Unresolved questions
Which ZST marker types to introduce, where should they live.
We could also write the types as FeatureAssertion<T> for various instantiations of T. This might simplify query and be proof against future directions. Looking at the history and internals of NonZero this may not be crucial to decide right away.
Should there be more constructors on the ZST marker types.

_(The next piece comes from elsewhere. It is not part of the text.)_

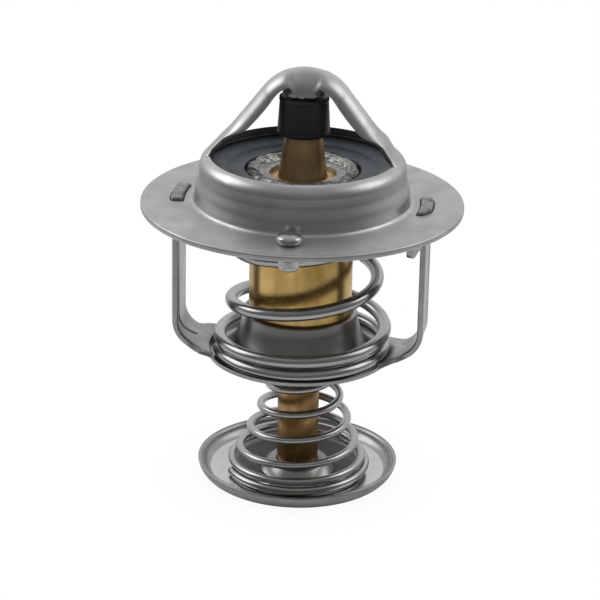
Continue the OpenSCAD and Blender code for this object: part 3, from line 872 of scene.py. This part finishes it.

Should there be an unsafe constructor with documented invariants? Currently, there are a number of alternative cpu-feature-detection implementations in the crates.io ecosystem. It seems obvious to expect that these would otherwise transmute the ZST valids out of thin air anyways so as to match the standard library integration. This is just as soundness critical but not documented from std's side.
Future possibilities
When we gain the ability to represent target features on function pointers, not only zero-sized function types, we should extend the cast ability to these. Also we might be able to make the token types work under generic code if there were function-pointer metadata that matches some trait-bound on a feature detection ZST.